Because key populations play a crucial part in the spread of HIV, their involvement in tackling the virus is vital for an effective and sustainable response to the problem in the East African Community.

Besides cross-border populations, other vulnerable populations that need special focus include adolescent girls, young women, migrant populations, fisherfolk and people living with HIV.

Key populations are predisposed to acquire and transmit HIV for a number of reasons, including personal circumstances such as age, social mobility, education, and gender. Other factors are environmental and include poverty, gender discrimination and lack of or inadequacy of services.

Among the overall population, key and vulnerable groups are perhaps the most affected by poverty, gender inequality, harmful cultural and religious practices, low access to credit and finance, and lesser property or inheritance rights. Other factors such as political instability, economic migration, state fragility, and fragmentation contribute to increased HIV risk and vulnerability among key populations.

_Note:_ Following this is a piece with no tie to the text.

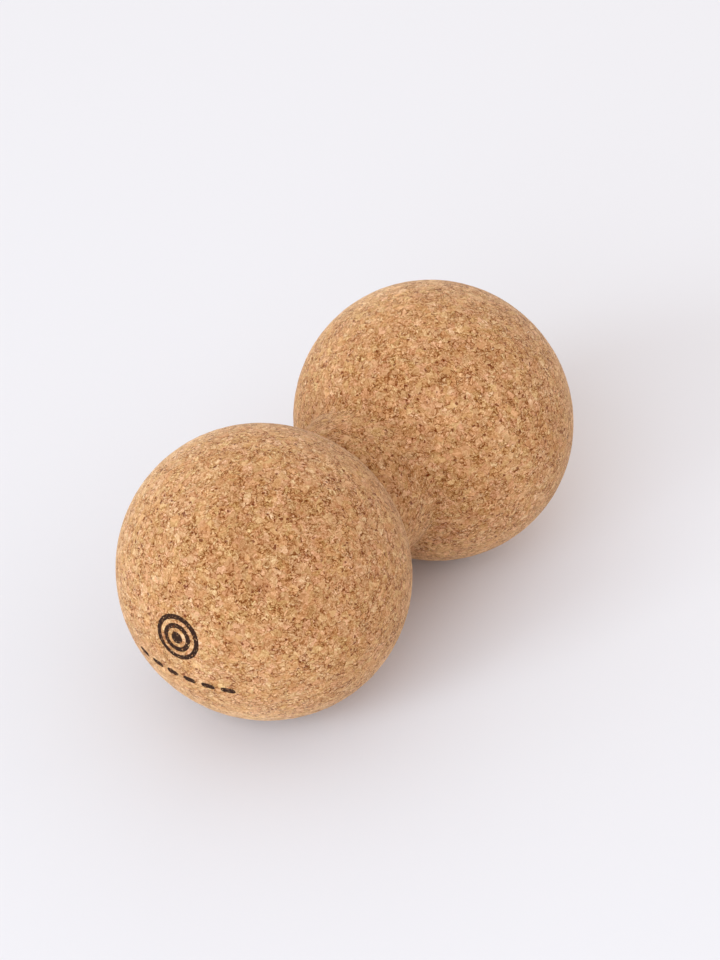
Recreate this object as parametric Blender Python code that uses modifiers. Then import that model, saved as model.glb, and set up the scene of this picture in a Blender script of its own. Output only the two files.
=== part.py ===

Stigma and discrimination in law and practice remain a major barrier to the provision of prevention, care and treatment services for key populations. Sex workers, transgender persons, people who use and inject drugs and men who have sex with men are especially vulnerable to social and state discrimination.

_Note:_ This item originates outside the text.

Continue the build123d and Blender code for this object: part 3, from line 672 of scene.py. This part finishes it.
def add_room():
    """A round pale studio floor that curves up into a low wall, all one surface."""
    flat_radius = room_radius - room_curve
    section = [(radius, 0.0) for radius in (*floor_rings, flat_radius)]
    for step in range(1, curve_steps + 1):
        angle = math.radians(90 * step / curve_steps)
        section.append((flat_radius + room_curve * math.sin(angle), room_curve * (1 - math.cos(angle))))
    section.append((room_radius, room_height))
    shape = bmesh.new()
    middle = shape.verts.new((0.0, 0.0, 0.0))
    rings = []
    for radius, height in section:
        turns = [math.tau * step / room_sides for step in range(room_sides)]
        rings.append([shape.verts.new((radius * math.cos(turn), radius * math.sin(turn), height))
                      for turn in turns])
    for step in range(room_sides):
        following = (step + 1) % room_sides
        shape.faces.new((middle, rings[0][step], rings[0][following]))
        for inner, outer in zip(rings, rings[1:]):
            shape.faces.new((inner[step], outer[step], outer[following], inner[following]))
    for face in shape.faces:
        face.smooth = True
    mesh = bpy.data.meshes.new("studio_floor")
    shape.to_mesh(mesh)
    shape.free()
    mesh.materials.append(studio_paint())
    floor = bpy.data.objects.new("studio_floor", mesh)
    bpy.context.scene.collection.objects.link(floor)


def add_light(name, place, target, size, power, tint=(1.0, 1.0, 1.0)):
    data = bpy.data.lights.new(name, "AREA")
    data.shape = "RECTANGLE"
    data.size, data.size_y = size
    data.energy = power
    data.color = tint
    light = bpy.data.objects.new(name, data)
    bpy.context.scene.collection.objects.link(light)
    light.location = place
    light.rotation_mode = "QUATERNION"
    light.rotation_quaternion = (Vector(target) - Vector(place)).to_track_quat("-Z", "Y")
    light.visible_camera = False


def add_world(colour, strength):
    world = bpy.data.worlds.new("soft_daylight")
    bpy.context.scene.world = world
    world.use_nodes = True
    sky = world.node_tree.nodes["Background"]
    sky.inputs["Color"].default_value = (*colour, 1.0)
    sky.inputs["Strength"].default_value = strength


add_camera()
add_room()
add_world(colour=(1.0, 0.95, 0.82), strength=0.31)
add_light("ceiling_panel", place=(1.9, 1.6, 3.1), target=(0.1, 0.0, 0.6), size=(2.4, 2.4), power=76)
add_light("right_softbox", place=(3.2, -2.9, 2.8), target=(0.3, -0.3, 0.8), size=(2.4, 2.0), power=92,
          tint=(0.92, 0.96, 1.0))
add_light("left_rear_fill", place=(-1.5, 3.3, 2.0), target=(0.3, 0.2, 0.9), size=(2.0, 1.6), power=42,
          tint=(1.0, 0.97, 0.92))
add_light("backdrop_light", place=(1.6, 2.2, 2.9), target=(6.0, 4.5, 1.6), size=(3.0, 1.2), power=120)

Most countries in the region have either criminalised the activities of key populations creating an artificial barrier to accessing health services. Cultural practices and social norms also condone discrimination against such groups.

Essentially, weak legal, social and policy frameworks for the protection of key populations limit their ability to access and utilise HIV prevention and other health services, thereby predisposing them to HIV infection and transmission.

The barriers and risks are higher for persons who are both key and vulnerable such as pregnant women who inject drugs or are sex workers. These groups of individuals cannot benefit from life-saving health and HIV services without first feeling safe from stigmatisation and discrimination by healthcare providers and the community at large.

The World Health Organization (WHO) warns that failure to provide adequate HIV services for key populations threatens progress against HIV. National efforts to reach new zero AIDS-related deaths will only be achieved through explicit commitment to addressing the HIV-pandemic. An effective HIV response calls for targeted and tailored HIV prevention, care and treatment interventions for key populations.

One such effort to address these gaps and increase access to HIV-services among key populations is the Cross-Border Health Integrated Partners Project (CB-HIPP). This is a US President’s Emergency Plan for AIDS Relief (PEPFAR) funded programme through the US Agency for International Development (USAID).

A consortium of organisations led by FHI360, Abts Associates and the African Institute for Development Policy (AFIDEP) implements this program. It aims at providing quality integrated health services to key, mobile and vulnerable populations in strategic border areas and other transport corridor sites in the East, Central and Southern Africa (ECSA) region. The programme aims at galvanising political commitment, general leadership, and policy and resource allocation while adopting best practices to improve health service delivery along transport corridors in the ECSA region.